Last week, the FTC held a public forum to address its recently proposed rule prohibiting competition, err noncompete clauses. The proposed rule, coming under Section 5 of the FTC Act, is unprecedented in scope and would apply to all employees of any company subject to FTC oversight, including independent contractors, externs, interns, and volunteers. With very limited exception, the rule would label noncompete clauses unfair methods of competition and disappear them from our collective experience (that's right, employers would actually tell employees and contractors their noncompetes are no more). FTC Chair Lina Kahn opened the forum with introductory remarks. She was followed by prepared comments from other FTC officials and a fairly balanced speaker panel. The public comments session was also quite balanced with a plethora of public comments, from those offering total support to those asking, "What does the FTC do, again?" Somewhere in all that, Chair Kahn reminded, or, better yet, reassured everyone the rule was "just a proposal." Perhaps the least surprising takeaway from the forum: Commissioner Christine Wilson wasn't in attendance (she announced her resignation earlier this month in protest over Chair Kahn's "abuses of power").

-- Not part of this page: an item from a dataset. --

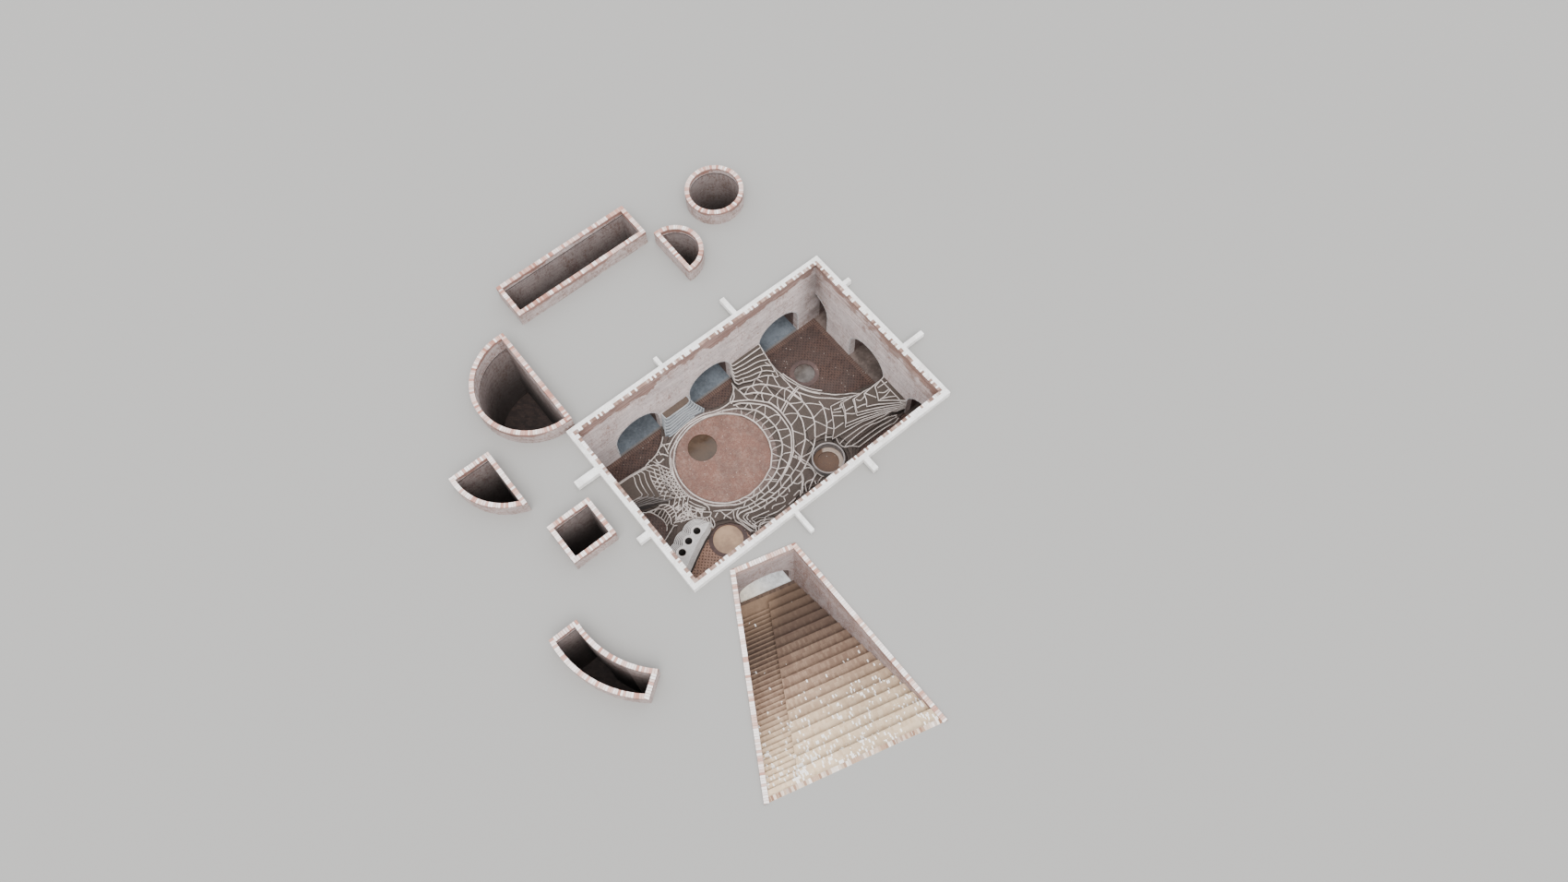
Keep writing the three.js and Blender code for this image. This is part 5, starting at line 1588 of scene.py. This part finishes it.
for seed, (side, (centres, length, place, up)) in enumerate(ARCH_ROWS.items()):
    lines = [arch_line(place, centre, WALL + 0.03, length - WALL - 0.03) for centre in centres]
    lay_bricks_along(side + "_arch_bricks", lines, VOUSSOIR, arch_finish, seed + 31, pitch=COURSE, up=up,
                     error=0.002)

# The stair pit's rims, which meet at its two back corners
BACK_OVERLAP = 0.03
foot_left, foot_right, end_right, end_left = pit_corners(
    header_level(STAIR_RIM), left=SKIN / 2, right=SKIN / 2, end=SKIN / 2)
lay_bricks_along("stair_rim_bricks", [
    resized([foot_left, end_left], -half, -BACK_OVERLAP),
    resized([end_left, end_right], -0.18, 0.18),
    resized([end_right, foot_right], -BACK_OVERLAP, half),
], header(SKIN + 0.006), pit_rim_finish, 41)

FOOT_LENGTH = 0.236
edge_left, edge_right = pit_corners(header_level(GROUND, 0.006), foot=0.12)[:2]
foot_finish = rim_brick("foot_brick", [(0.0, "835f4b"), (0.5, "aa8b74"), (0.85, "c9b19c"), (1.0, "efe6dc")], 0.3,
                        "efe6dc", (0.5, 0.6))
lay_bricks_along("foot_edge_bricks", [resized([edge_left, edge_right], -0.3, 0.3)], header(FOOT_LENGTH),
                 foot_finish, 43)


# ---- Camera, stage and light ----

# The photo's width and focal length in pixels, and where it was taken from
PHOTO_WIDTH, FOCAL_LENGTH = 1700, 1200
DRONE = (-5.796, -14.6685, 58.7)
HEADING, PITCH, ROLL = math.radians(38.25), math.radians(66.35), math.radians(-1.0)


def add_camera():
    """The drone's view: steep, level but for a degree of roll"""
    forward = Vector((math.cos(PITCH) * math.sin(HEADING), math.cos(PITCH) * math.cos(HEADING), -math.sin(PITCH)))
    right = Vector((math.cos(HEADING), -math.sin(HEADING), 0.0))
    up = right.cross(forward)
    across = right * math.cos(ROLL) + up * math.sin(ROLL)
    upward = up * math.cos(ROLL) - right * math.sin(ROLL)
    lens = bpy.data.cameras.new("drone_view")
    lens.sensor_width = 36.0
    lens.lens = lens.sensor_width * FOCAL_LENGTH / PHOTO_WIDTH
    lens.clip_end = 400.0
    camera = new_object("drone_view", lens)
    camera.matrix_world = Matrix.Translation(site(*DRONE)) @ Matrix((across, upward, -forward)).transposed().to_4x4()
    bpy.context.scene.camera = camera


STAGE_REACH = 90.0
TUCK = 0.08


def rectangle(low_x, low_y, high_x, high_y, level):
    return [site(x, y, level) for x, y in ((low_x, low_y), (high_x, low_y), (high_x, high_y), (low_x, high_y))]


def add_stage():
    """A plain pale floor at ground level, open over the court, the wells and the stair pit"""
    outlines = [rectangle(-STAGE_REACH, -STAGE_REACH, STAGE_REACH, STAGE_REACH, GROUND),
                rectangle(TUCK, TUCK, COURT_X - TUCK, COURT_Y - TUCK, GROUND),
                pit_corners(GROUND, left=TUCK, right=TUCK, end=TUCK)]
    for name in WELL_SHAFTS:
        outer = shaft_outlines(name)[-1]
        outlines.append([Vector((p.x, p.y, GROUND)) for p in offset_loop(outer, -TUCK)])
    points = [point for outline in outlines for point in outline]
    mesh = bpy.data.meshes.new("stage")
    mesh.from_pydata(points, [], [tuple(triangle) for triangle in tessellate_polygon(outlines)])
    shape = bmesh.new()
    shape.from_mesh(mesh)
    for face in shape.faces:
        if face.normal.z < 0:
            face.normal_flip()
    floor = new_object("stage", close_shape(shape, mesh))
    mesh.materials.append(Finish("stage_plain").surface((0.29, 0.28, 0.265, 1.0), 0.95))


def add_light():
    """A soft sky and a wide, weak sun"""
    world = bpy.data.worlds.new("studio")
    world.use_nodes = True
    background = world.node_tree.nodes["Background"]
    background.inputs["Color"].default_value = (0.93, 0.96, 1.0, 1.0)
    background.inputs["Strength"].default_value = 2.0
    bpy.context.scene.world = world
    lamp = bpy.data.lights.new("soft_sun", "SUN")
    lamp.energy = 3.8
    lamp.angle = math.radians(50)
    sun = new_object("soft_sun", lamp)
    sun.rotation_euler = Vector((-0.25, -0.45, 1.0)).to_track_quat("Z", "Y").to_euler()


add_camera()
add_stage()
add_light()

[#FTC #Noncompete #FTCA #Federal]


Speaking of reassuring, don't we traditionally rely on "the best court system this side of the moon" and the states to address our noncompete jurisprudence? In any event, the mood during the public comment session ebbed and flowed like the tide—plenty of comments in support of and against the proposed rule. Supporters relayed poignant stories about un- or under-employment, little or no mobility, and terrible working conditions. Others assessed the potential negative impact the proposed rule would have on different industries and questioned why such a broad approach is needed and if the rule exceeds the FTC's authority to begin with. To this latter point, if the proposed rule becomes a final rule, it likely won't take effect before some significant winnowing. And who stands to benefit from the winnowing? Not sure, but it's probably not going to be the suite of employees Chair Kahn believes she's protecting.